Nos conhecemos em fevereiro de 1974, casamos nos Estados Unidos no mesmo ano e nos separamos em março de 1978. Morávamos em São Conrado, no Rio. Estive com ele em algumas excursões e shows, mas não era como a maior parte das pessoas imagina. Era tudo desgastante e cansativo. Muitas vezes os empresários fugiam com o dinheiro e deixavam o Raul sozinho com todas as despesas de hotel, alimentação, transporte e cachês da banda. Uma vez, Raul raspou a barba e os fãs não acreditaram que ele fosse realmente o Raul, o que foi muito desanimador. Na verdade, não importa o quanto Raul dava de si: nunca era suficiente. Sempre queriam mais. As gravadoras, os empresários, os fãs, o governo. Todos sempre esperavam e queriam algo diferente dele. Queriam o que eles próprios nunca poderiam ter: a coragem de ser Raul Seixas.

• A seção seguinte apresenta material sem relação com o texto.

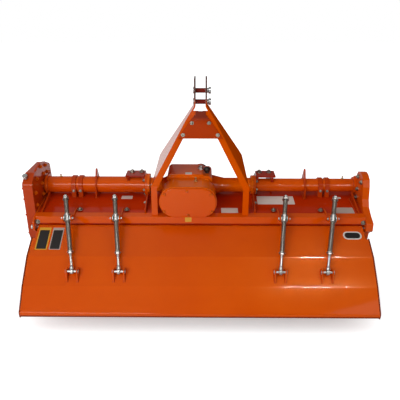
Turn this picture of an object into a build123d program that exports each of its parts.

Como o Raul é visto pelos americanos? Há fãs do cantor nos Estados Unidos ainda hoje?

Infelizmente Raul não é muito conhecido aqui. Apenas nas comunidades brasileiras de Nova York e Miami você encontra uma concentração de fãs. Mas isso um dia vai mudar.

Por que mudou seu nome?

Na medida em que vivemos, precisamos mudar. Gloria Seixas não é mais quem eu sou. Coisas antigas que não me servem mais estavam atreladas a esse nome, mas hoje sou livre. Estou livre de um modo que não pode ser expresso em palavras e me expando como o céu. O conhecimento me fornece as chaves para abrir portas que estiveram trancadas e posso me redescobrir. Portanto, neste momento, sou Sky Keys.

Tem alguma relíquia herdada do Raul

O que resta de Raul para mim é um momento no tempo. Um dia, estávamos sentados em um restaurante na praia de Ipanema. Ele olhou para mim e nesse olhar eu soube que a única coisa real era o amor. Nada mais importa. Nada mais é. A única realidade é amor. Eu não estou falando de amor por outra pessoa. Estou falando de um amor absoluto e incondicional que transcende tudo e todos. Para mim, Raul vive em tudo o que é belo.